Days before the grand parade are small parades, sort of like teasers. Called Sadsad Panaad, each group or tribe roams around the city performing its own beats and dances. Come grand parade day, they all come together in colorful costumes, their faces and bodies covered with black soot, chanting and dancing to the beat of the drums, shouting “Hala Bira!” and “Viva Santo Nino!” The dancing usually starts in the morning and lasts up to midnight.
And the dancing and the chanting are not only for the locals. Tourists are expected to participate as well. So, choose your tribe well. Come in your most exotic costume, have your face painted in black and join the crowd as they dance around the streets of Kalibo.
There is also several trade fairs held in front of the Kalibo church. It is the best place to shop for Aklaenon products made from abaca, pinya (pineapple), banana chips, dried fish, among others. The nearby Aklan Museum is a good source for information about the history and culture of this province.
Where to stay, what to eat
The best way to get a place to stay in Kalibo during Ati-Atihan week is to stay with friends or relatives. Otherwise, you have to make early arrangements with the very limited lodging places around the city.
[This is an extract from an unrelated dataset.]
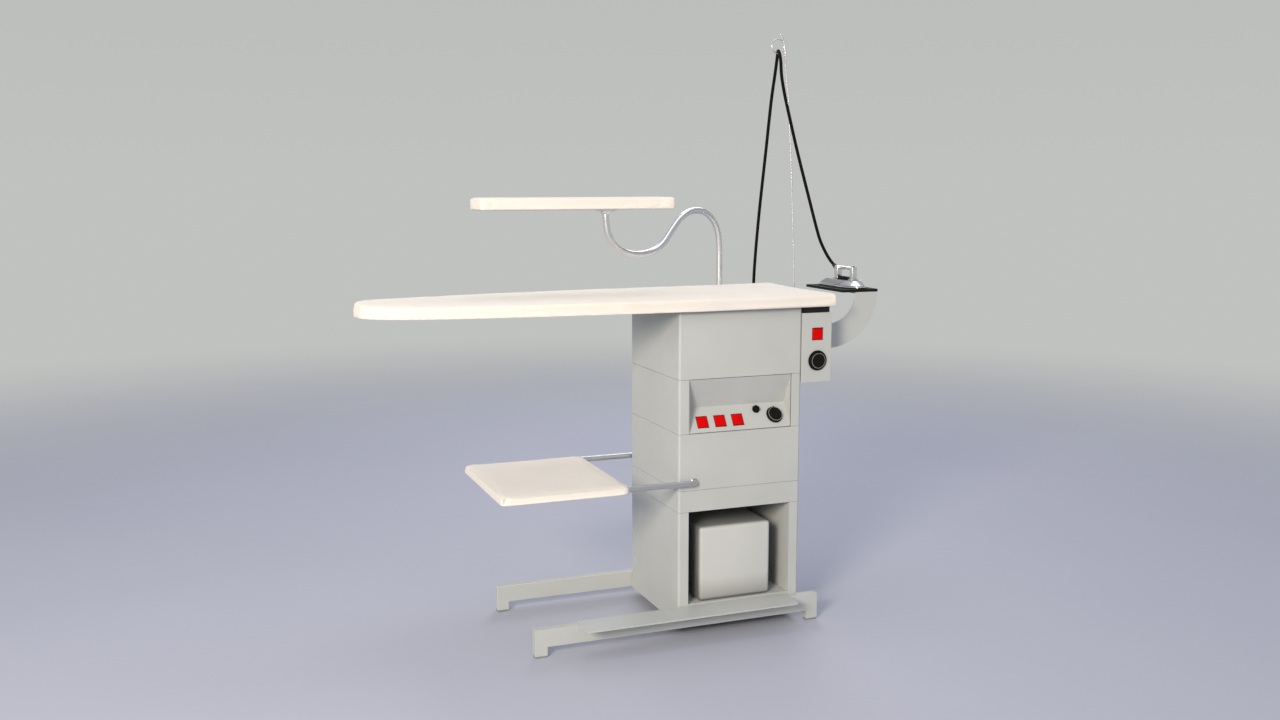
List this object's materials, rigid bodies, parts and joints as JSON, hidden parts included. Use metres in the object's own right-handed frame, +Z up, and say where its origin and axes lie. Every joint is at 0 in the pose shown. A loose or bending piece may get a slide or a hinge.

For those who can afford, there’s the Agzam Spa and Resort and the Dona Crispina Beach Resort and Hotel. In nearby New Washington, the Sampaguita Garden offers accommodations in mini-theme park setting.
For budget and mid-range accommodations, there’s the Airport Line Inn, La Esperanza Hotel, Beachcomber Inn and Kalibo Queens Hotel.
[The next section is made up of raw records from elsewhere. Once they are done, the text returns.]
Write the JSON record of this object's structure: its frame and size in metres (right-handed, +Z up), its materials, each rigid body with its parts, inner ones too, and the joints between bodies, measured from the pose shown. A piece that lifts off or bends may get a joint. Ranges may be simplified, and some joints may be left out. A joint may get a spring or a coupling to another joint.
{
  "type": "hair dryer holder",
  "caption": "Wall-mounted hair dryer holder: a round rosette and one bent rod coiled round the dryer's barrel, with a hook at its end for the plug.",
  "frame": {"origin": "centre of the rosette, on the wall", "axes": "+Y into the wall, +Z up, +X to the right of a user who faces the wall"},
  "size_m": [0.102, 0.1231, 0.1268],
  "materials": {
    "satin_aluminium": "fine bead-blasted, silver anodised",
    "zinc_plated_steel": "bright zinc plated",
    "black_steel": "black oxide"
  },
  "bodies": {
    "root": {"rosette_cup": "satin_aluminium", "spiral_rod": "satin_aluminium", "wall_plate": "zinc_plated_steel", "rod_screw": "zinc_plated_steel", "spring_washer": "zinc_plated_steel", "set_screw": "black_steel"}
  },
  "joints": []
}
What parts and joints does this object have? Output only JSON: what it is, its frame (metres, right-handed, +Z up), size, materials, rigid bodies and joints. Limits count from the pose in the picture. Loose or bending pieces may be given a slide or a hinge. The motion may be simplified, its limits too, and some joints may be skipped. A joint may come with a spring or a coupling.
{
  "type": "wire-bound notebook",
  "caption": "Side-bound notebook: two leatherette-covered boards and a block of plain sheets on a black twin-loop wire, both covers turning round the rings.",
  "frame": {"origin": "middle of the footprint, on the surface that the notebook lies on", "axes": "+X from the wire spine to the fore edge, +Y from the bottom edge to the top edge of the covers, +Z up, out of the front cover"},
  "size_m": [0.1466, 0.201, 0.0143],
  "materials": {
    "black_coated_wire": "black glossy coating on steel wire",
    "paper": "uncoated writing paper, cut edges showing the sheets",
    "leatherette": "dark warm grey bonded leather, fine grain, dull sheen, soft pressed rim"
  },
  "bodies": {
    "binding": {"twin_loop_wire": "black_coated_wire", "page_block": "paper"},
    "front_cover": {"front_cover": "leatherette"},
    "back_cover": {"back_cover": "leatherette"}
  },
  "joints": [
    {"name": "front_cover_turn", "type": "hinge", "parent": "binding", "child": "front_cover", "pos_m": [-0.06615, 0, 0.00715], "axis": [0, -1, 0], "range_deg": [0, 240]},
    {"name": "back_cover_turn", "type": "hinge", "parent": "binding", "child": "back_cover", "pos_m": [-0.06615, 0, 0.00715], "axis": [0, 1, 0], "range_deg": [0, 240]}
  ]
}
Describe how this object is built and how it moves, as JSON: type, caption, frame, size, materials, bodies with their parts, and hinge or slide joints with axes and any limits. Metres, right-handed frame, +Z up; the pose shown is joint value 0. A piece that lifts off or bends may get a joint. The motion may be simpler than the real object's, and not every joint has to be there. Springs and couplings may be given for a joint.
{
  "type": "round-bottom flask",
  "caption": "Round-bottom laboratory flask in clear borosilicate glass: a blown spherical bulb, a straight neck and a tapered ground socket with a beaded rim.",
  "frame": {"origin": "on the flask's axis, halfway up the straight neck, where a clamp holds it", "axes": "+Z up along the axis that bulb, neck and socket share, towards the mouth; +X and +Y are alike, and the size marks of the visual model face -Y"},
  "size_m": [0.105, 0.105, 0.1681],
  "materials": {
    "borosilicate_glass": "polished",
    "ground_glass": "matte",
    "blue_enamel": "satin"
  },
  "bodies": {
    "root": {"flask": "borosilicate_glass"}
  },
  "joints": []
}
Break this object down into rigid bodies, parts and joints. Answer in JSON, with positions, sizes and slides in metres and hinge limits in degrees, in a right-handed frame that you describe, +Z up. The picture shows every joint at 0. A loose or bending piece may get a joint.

As there are now 24/7 boat transfers between Caticlan and Boracay, many tourists now choose to stay in Boracay instead after visiting Kalibo.
Dining in Kalibo is mostly on Aklaenos favorites like chicken inasal and their own version of bachoy. But for the more adventurous one, there is the fresh talaba (oysters) that are available in most local eateries.
No matter where you stay or what you eat, the best part of your experience is taking part in the Ati-Atihan. It is a festival like no other.